The quick sort algorithm has a Big-O notation of O(n*log(n)). To see how quick sort compares to bubble sort when sorting five items, plug in a value of 5 for (n), such as O(5*log(5)), O(5*0.70), or O(3.5).
With the bubble sort algorithm, the more items needed to sort (n), the higher its Big-O value. To sort five items, the bubble sort algorithm's Big-O notation is O(25), which is much larger than the quick sort algorithm's similar Big-O notation of O(3.5). The difference in these two values can give you a rough idea how much slower bubble sort works compared to quick sort when sorting the same number of items.
Tip
Table 1-1 shows that some algorithms, such as bubble sort, behave the same in best-case, worst-case, and average-case scenarios. That's because the bubble sort algorithm repetitively examines and sorts a list whether or not the values need to be sorted.
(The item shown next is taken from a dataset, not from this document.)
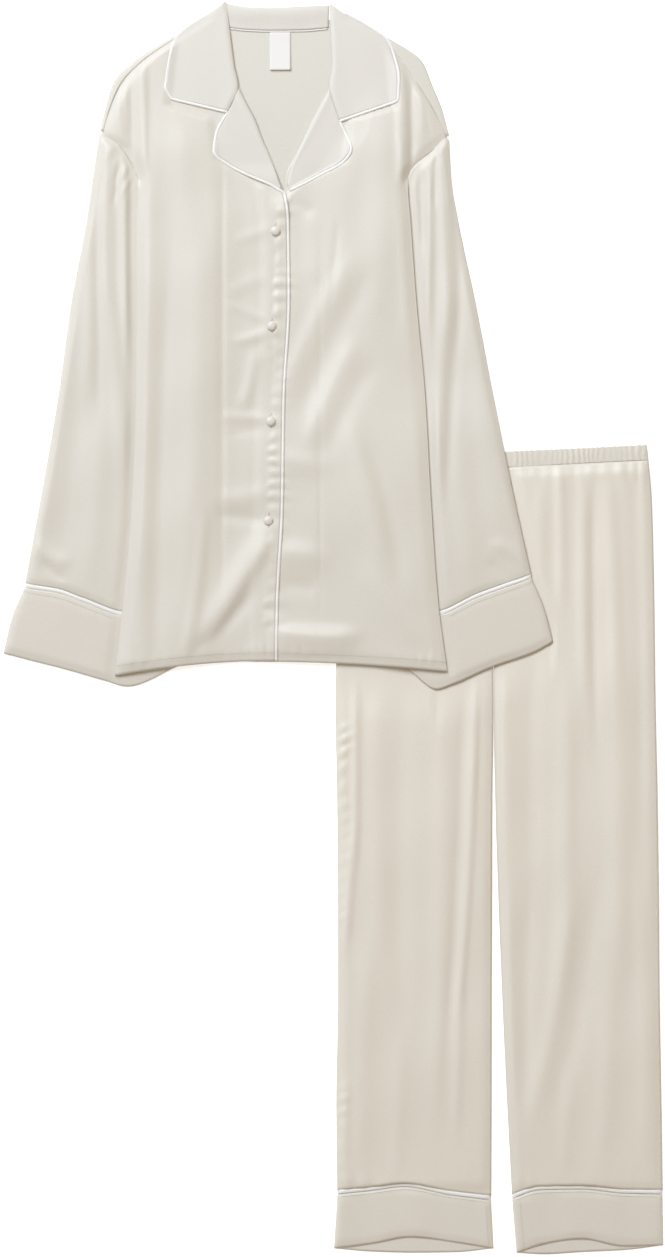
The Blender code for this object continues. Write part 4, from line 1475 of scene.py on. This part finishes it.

The insertion sort algorithm is unique in that it runs the fastest in a best-case (already-sorted) scenario. Although the quick sort algorithm is considered the fastest, notice that in a worst-case scenario, it's actually one of the slowest algorithms. If your data will be completely unsorted, avoid using the quick sort algorithm.
Tip
The best sorting algorithm is the one that's the fastest for sorting your type of data. If you need to write a program that regularly needs to sort random data (average-case scenario), you might choose one sorting algorithm whereas if you need to sort completely unsorted data (worst-case scenario), you'd probably choose a different algorithm. The fastest sorting algorithm always depends partially on the sorted (or unsorted) data that the algorithm needs to manipulate.
Warning
The three fastest sorting algorithms are heap sort, merge sort, and quick sort. Although quick sort is considered the fastest of the three algorithms, merge sort is faster in worst-case scenarios.